**Exercise goal:**
Repeat only the lines from the one containing "fabric_sleeve();" through the one containing "in imported if", exactly as written, both ends included.

**Modeling code records:**
====

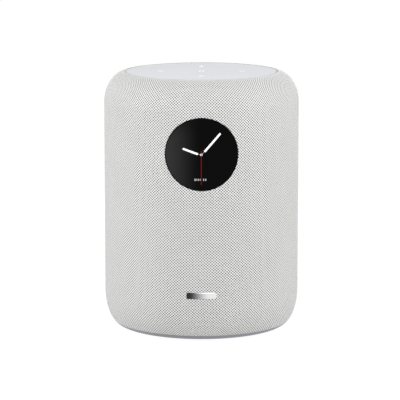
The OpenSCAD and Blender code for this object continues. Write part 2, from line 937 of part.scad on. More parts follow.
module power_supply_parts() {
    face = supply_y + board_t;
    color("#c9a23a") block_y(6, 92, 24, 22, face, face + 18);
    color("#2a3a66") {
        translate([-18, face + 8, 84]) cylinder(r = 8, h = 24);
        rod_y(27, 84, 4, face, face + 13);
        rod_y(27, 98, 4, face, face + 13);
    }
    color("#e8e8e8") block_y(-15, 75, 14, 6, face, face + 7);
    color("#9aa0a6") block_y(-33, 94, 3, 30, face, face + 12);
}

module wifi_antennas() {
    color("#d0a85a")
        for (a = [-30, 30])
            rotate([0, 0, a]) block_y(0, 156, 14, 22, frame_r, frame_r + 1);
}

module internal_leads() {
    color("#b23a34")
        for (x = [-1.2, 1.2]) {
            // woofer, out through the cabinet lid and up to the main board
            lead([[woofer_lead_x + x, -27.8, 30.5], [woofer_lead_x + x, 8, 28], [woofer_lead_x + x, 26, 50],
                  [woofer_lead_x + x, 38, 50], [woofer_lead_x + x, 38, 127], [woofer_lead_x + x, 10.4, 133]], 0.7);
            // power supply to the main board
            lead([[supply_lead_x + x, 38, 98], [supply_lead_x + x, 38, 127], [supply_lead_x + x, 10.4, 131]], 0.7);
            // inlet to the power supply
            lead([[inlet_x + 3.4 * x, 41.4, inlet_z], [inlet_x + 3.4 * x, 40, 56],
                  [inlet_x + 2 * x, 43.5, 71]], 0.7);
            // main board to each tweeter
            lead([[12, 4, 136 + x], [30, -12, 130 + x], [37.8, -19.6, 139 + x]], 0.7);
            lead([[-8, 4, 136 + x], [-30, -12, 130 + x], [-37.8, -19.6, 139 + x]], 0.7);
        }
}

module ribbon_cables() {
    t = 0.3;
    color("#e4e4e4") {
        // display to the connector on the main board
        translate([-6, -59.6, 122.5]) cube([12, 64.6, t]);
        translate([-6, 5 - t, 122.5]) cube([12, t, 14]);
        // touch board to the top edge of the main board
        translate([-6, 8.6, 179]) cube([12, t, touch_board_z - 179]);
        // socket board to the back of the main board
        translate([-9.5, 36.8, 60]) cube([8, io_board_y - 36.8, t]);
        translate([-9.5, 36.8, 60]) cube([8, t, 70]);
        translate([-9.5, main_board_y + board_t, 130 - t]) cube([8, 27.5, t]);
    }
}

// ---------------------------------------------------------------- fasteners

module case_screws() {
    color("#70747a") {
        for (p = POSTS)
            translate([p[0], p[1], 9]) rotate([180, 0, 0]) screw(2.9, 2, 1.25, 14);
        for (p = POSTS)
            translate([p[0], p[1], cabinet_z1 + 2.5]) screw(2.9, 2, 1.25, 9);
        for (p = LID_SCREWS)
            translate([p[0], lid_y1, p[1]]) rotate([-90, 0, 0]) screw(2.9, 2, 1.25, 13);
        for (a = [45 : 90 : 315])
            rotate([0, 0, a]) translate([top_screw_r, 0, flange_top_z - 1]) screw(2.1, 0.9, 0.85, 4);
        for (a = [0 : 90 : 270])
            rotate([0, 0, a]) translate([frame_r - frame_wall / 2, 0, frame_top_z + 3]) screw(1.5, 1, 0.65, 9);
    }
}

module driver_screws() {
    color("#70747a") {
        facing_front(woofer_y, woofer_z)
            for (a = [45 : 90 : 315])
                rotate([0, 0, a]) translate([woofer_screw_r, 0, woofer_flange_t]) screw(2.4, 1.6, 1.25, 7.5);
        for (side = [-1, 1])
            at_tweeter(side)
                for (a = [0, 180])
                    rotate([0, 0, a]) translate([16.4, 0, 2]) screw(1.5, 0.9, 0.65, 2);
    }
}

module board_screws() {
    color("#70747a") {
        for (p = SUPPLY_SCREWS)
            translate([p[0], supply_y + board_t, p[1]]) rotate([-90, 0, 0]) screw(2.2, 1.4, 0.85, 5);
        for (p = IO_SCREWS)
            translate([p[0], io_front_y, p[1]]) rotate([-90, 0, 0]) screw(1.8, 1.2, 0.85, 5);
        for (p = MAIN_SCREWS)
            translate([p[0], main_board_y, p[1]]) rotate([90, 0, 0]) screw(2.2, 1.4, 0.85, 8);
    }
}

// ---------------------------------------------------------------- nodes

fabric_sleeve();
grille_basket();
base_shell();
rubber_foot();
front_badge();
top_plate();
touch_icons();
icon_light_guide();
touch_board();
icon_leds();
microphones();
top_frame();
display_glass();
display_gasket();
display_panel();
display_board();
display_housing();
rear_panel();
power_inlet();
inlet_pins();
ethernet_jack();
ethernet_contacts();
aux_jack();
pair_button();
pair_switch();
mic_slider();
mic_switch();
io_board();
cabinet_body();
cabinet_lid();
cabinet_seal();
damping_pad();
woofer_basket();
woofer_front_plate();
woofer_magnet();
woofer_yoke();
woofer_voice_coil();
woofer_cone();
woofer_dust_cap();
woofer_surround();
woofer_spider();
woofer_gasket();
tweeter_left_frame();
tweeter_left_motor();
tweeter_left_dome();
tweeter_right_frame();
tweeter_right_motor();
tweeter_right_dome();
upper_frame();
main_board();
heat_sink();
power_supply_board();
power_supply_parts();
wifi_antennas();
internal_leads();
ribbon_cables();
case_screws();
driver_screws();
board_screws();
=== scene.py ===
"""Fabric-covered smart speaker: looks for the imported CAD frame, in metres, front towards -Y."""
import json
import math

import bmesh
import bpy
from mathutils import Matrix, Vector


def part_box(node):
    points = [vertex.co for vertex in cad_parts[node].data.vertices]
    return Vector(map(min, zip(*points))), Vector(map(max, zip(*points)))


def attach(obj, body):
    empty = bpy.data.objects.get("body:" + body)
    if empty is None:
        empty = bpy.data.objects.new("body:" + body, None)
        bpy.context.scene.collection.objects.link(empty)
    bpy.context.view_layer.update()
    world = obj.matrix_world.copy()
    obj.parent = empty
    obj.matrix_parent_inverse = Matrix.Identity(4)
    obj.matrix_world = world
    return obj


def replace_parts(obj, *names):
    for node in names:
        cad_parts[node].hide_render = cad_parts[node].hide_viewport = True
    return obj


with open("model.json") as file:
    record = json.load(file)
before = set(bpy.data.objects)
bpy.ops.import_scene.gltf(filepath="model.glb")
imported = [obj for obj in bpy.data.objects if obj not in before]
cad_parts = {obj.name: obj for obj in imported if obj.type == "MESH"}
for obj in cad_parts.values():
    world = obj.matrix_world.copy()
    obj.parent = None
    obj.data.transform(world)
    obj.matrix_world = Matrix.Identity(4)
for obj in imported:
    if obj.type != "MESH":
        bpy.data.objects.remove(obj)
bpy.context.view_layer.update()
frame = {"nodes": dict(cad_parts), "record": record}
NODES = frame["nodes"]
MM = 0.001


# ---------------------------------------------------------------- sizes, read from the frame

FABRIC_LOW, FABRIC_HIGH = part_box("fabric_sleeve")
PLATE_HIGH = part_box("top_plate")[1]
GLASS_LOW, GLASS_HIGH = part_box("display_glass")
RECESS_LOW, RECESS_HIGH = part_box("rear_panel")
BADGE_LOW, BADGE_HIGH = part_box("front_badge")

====

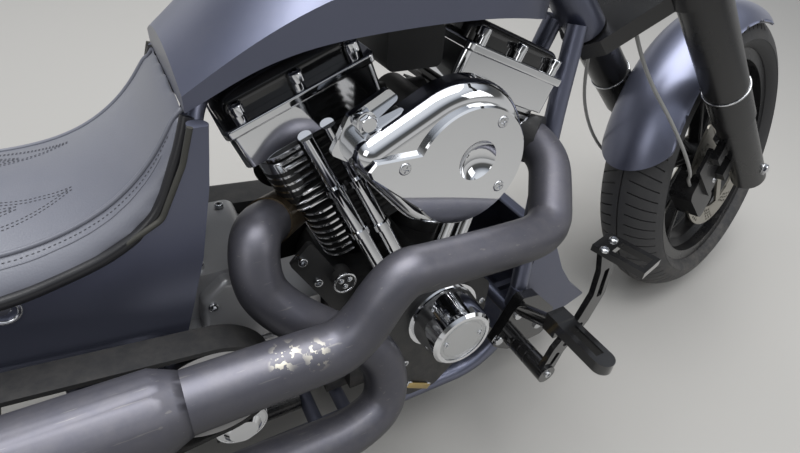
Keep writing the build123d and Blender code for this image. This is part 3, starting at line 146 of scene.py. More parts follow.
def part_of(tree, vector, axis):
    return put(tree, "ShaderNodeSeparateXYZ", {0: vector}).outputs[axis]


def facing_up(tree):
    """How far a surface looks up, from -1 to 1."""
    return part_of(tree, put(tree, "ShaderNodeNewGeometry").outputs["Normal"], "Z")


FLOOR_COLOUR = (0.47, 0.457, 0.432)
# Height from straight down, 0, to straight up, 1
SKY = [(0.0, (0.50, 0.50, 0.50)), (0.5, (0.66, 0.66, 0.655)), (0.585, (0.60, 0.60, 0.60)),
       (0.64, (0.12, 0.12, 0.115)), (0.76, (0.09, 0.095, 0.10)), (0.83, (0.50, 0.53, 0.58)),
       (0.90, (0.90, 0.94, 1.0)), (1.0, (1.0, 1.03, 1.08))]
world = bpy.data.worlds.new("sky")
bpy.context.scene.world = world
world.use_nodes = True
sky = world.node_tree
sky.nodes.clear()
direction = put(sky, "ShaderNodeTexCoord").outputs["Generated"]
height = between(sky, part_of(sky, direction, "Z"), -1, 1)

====

**Task response:**
fabric_sleeve();
grille_basket();
base_shell();
rubber_foot();
front_badge();
top_plate();
touch_icons();
icon_light_guide();
touch_board();
icon_leds();
microphones();
top_frame();
display_glass();
display_gasket();
display_panel();
display_board();
display_housing();
rear_panel();
power_inlet();
inlet_pins();
ethernet_jack();
ethernet_contacts();
aux_jack();
pair_button();
pair_switch();
mic_slider();
mic_switch();
io_board();
cabinet_body();
cabinet_lid();
cabinet_seal();
damping_pad();
woofer_basket();
woofer_front_plate();
woofer_magnet();
woofer_yoke();
woofer_voice_coil();
woofer_cone();
woofer_dust_cap();
woofer_surround();
woofer_spider();
woofer_gasket();
tweeter_left_frame();
tweeter_left_motor();
tweeter_left_dome();
tweeter_right_frame();
tweeter_right_motor();
tweeter_right_dome();
upper_frame();
main_board();
heat_sink();
power_supply_board();
power_supply_parts();
wifi_antennas();
internal_leads();
ribbon_cables();
case_screws();
driver_screws();
board_screws();
=== scene.py ===
"""Fabric-covered smart speaker: looks for the imported CAD frame, in metres, front towards -Y."""
import json
import math

import bmesh
import bpy
from mathutils import Matrix, Vector


def part_box(node):
    points = [vertex.co for vertex in cad_parts[node].data.vertices]
    return Vector(map(min, zip(*points))), Vector(map(max, zip(*points)))


def attach(obj, body):
    empty = bpy.data.objects.get("body:" + body)
    if empty is None:
        empty = bpy.data.objects.new("body:" + body, None)
        bpy.context.scene.collection.objects.link(empty)
    bpy.context.view_layer.update()
    world = obj.matrix_world.copy()
    obj.parent = empty
    obj.matrix_parent_inverse = Matrix.Identity(4)
    obj.matrix_world = world
    return obj


def replace_parts(obj, *names):
    for node in names:
        cad_parts[node].hide_render = cad_parts[node].hide_viewport = True
    return obj


with open("model.json") as file:
    record = json.load(file)
before = set(bpy.data.objects)
bpy.ops.import_scene.gltf(filepath="model.glb")
imported = [obj for obj in bpy.data.objects if obj not in before]
cad_parts = {obj.name: obj for obj in imported if obj.type == "MESH"}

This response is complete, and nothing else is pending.